Back then, food had to be shipped from far away so the cost of living in Duluth was astronomical. Looking for ways to maintain residents of the Zenith City, leaders with names that would later become iconic parts of Duluth’s history - G.G. Hartley and Sam Sniveley - started small farms in the Woodland area. With their resources, Hartley and Sniveley were successful. The trick was figuring out how ordinary Duluthians could make a go of it.
“A northern farm must be created before it is operated.”
The Northeast Experiment Station in 1925
Without a lot of open space downtown, the Duluth Commercial Club started lobbying for a site to create a working farm. In 1911 it got just that. The legislature appropriated $65,000 for the University of Minnesota to buy land that could be used by farmers in northeastern Minnesota. They found what they were looking for one year later near Jean Duluth and Martin Roads, a site that was being used by Greysolon Farms, a company created in 1910 for “….intensive cultivation, market gardening, and dairy farming under the most modern scientific conditions.”
Negotiations as tough as the rugged landscape ensued, as the University of Minnesota leveraged for purchase. One year later, in 1913, the University bought 240 acres at Greysolon Farm’s asking price. The Northeast Demonstration Farm and Experimental Station was established. (“An experimental station is a federally funded farm that’s part of the land grant mission,” explains Randy Hanson, current Director of Sustainability and Agriculture at UMD.)
In The first 25 Years of the Northeast Experiment Station, Duluth M.J. Thompson writes, “Land inventory indicated five acres more or less plowable; 55 acres of contract clearing allegedly ready for the plow. We were actually able to break about ½ acre, less than 1% that spring. The ground was too full of roots chopped off at the surface.”

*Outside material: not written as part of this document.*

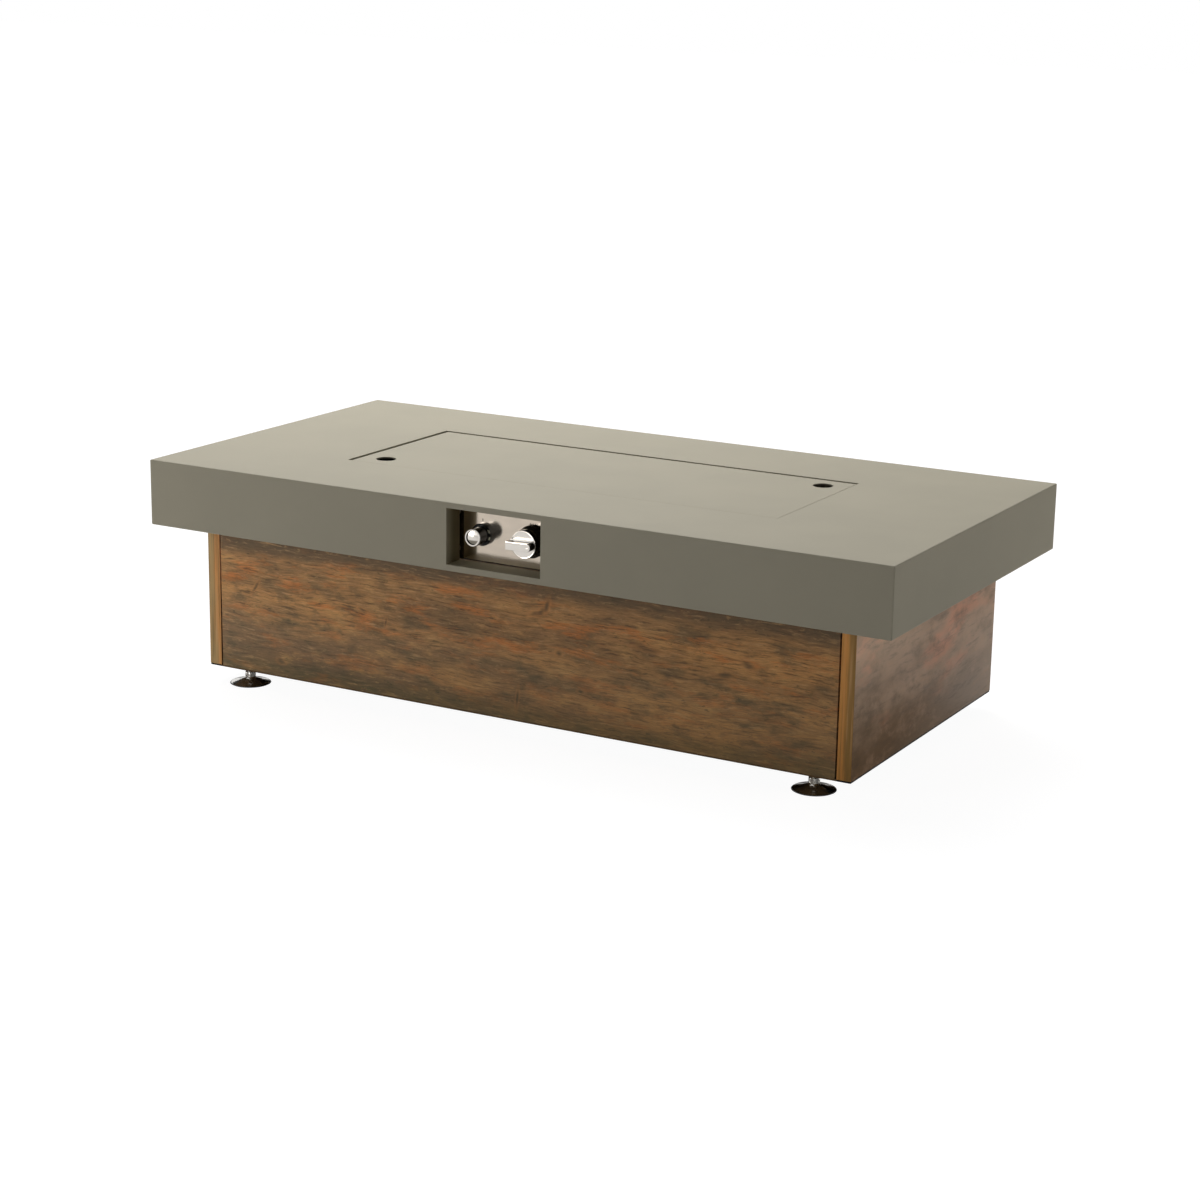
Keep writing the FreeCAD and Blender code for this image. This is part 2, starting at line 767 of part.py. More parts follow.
def make_ignition():
    low, high = hood_corners()
    sheet_wall = size.hood_sheet
    inner_low = (low[0] + sheet_wall, low[1] + sheet_wall, low[2] + sheet_wall)
    inner_high = (high[0] - sheet_wall, high[1] - sheet_wall, high[2] - sheet_wall)
    slots = []
    for index in (-1, 0, 1):
        middle = -size.hood_offset + index * size.hood_length / 4
        slot_top = high[2] - size.hood_slot_height
        slot_floor = slot_top - size.hood_slot_height
        slots.append(block("hood_slot", (middle - size.hood_slot / 2, low[1], slot_floor),
                           (middle + size.hood_slot / 2, high[1], slot_top)))
    electrode_x = -size.hood_offset - size.probe_spacing / 2
    probe_x = -size.hood_offset + size.probe_spacing / 2
    seats = [rod("hood_seat", (across, -size.hood_front, low[2]), wide + 2 * size.hole_gap, sheet_wall)
             for across, wide in ((electrode_x, size.electrode_wide), (probe_x, size.probe_wide))]
    hood = cut("ignition_hood", block("hood_outer", low, high),
               [block("hood_inner", inner_low, inner_high)] + slots + seats)
    sub_part(hood, "ignition_hood")
    inside = high[2] - sheet_wall - pan_under
    ceramic = rod("electrode_ceramic", (electrode_x, -size.hood_front, pan_under), size.electrode_wide,
                  size.ceramic_length)
    tip = rod("electrode_tip", (electrode_x, -size.hood_front, pan_under), size.electrode_tip,
              inside - size.tip_gap)
    sub_part(join("spark_electrode", [ceramic, tip]), "spark_electrode")
    return electrode_x, probe_x, inside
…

Armed with ambition and vision, the Northeast Experiment Station team got to work. By mid-July 1913, nine buildings were constructed and the first crop of corn and oats were planted. The farm was officially created and in operation.
In the coming years, orchards were planted, electricity was integrated into the farm, and water mains were laid. But progress came to an abrupt halt in 1918:
Farmer inspects damages after Fire of 1918
It was the worst natural disaster in Minnesota’s history, the Great Fires of 1918. Killing at least 500 people and destroying more than 1,500 square miles, the Northeast Experiment Station was among the losses. Organizers began reconstruction in November and by April the new horse barn, superintendent and herdsman’s cottages were built.
Other buildings were added and construction on the farm continued through 1930. “Regional food production thrived,” says Hanson, until, that is, the 1950s when families started turning away from the farms and instead filling their grocery carts with food that was convenient. The farm started a slow fizzle that went out with its closing in the late 1970s. “In 1976 it was closed for good and the land sat empty,” says Hanson.
But instead of ‘closing for good’ it was the beginning of a new chapter. Just like after the fire, its experiencing a resurgence compliments of Randy Hanson, who is leading the charge, an increased focus from the University on sustainability, and a shift in society’s priorities. Says Hanson, “All around the country people are trying to figure out how do we rebuild these systems so that we can enjoy more of the health, environmental, and socioeconomic benefits that small-scale agriculture brings.”
Today, this same piece of property where the Kallio girls rode their bikes is once again thriving with agricultural activities. One part of this renaissance revolves around the creation of a 10 acre organic farm on the site, where Hanson, his students, and community members are producing fruits, vegetables, and possibly soon, harnessing wind energy. Their efforts combine to provide experiential learning to students and community members around food, farming and gardening, as well as deliver thousands of pounds of produce to the UMD Dining Services who use this healthy, minimally processed food as a step in their own process of 'going local'.
The new model for agricultural and food learning, research and production on the site involves many productive partnerships. Internally, UMD Dining Services, the College of Liberal Arts, the Natural Resources Research Institute, and the Office of Sustainability are closely involved, and externally, community groups like the Duluth Public School System, the Duluth Community Garden Program, the Intertribal Agriculture Council, and the Northeast Beekeepers Association are collaborating, to name a few. Most importantly, says Hanson, “Students are getting a lot of hands-on activity and learning how to interact with nature in a respectful and productive way, and in the process of this learning we are helping our institution shift to more sustainable practices. In short, we're doing our part in creating new models for learning and leadership in sustainability."